Every standard LCD display has a component called a backlight, which is made of two parts: a light source and an attached “light guide,” made of plastic. The light guide directs the light toward the display’s pixels; images appear on the screen as the LCD selectively blocks varying amounts of light at each pixel.

Leia essentially replaced the standard light guide with a much more sophisticated one that has nanoscale gratings. The new light guide has much more control over the direction that light travels before it reaches the pixel array. Instead of simply guiding all the light in a uniform way, as in a conventional display, it can direct a single ray of light to a single given pixel on the display. Leia sets up the LCD to send 64 different images, each produced by 1/64th of the available pixels, and blend those images together in a way that makes the viewer’s brain perceive a seamless hologram. The process sacrifices some resolution, which may make it challenging to apply to larger screens, but today’s mobile devices have such high resolution that viewers won’t notice, says Wetzstein.

The company tentatively plans to release a small display module in an Asian market, with an eye toward early adopters who could begin developing new applications and content.

The biggest question facing all 3-D displays, especially after the failure of the recent wave of 3-D televisions, is what it will take to convince people to spend money on them. Mobile gaming seems like an obvious opportunity.

Leia has built an online resource that developers can use to convert existing 3-D graphics and animations into content compatible with its backlight. A content creator can import a 3-D graphic or animation already used on the Web or in a game, and Leia’s tool automatically breaks it into the 64 images necessary to generate a hologram.

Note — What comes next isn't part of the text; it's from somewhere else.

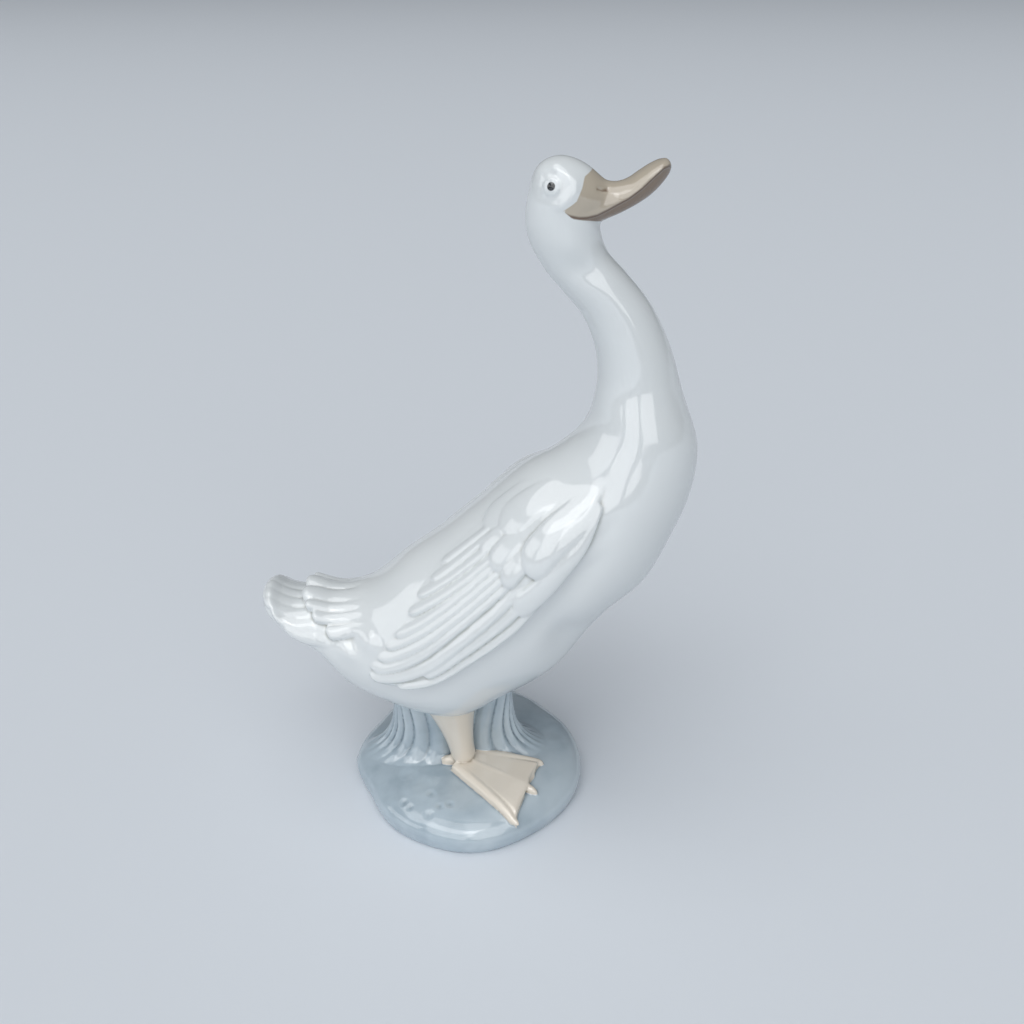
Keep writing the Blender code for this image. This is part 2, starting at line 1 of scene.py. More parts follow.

Holographic video that is more like Princess Leia’s is not yet possible. Whereas the image of her appeared to be visible from all sides, Fattal’s technology makes it possible to see the hologram within a 60° arc, and even that requires 64 cameras positioned precisely. At Mobile World Congress, Fattal plans to demonstrate real-time video chat, which will require a bulky camera array. He imagines that eventually this setup could be streamlined by a dedicated device, such as a set of cameras arranged in the back of a TV set that would record images of a person looking at the screen and send them over the Internet to another screen where they would make up a hologram. “That’s something that’s completely doable in the not-so-distant future,” he says.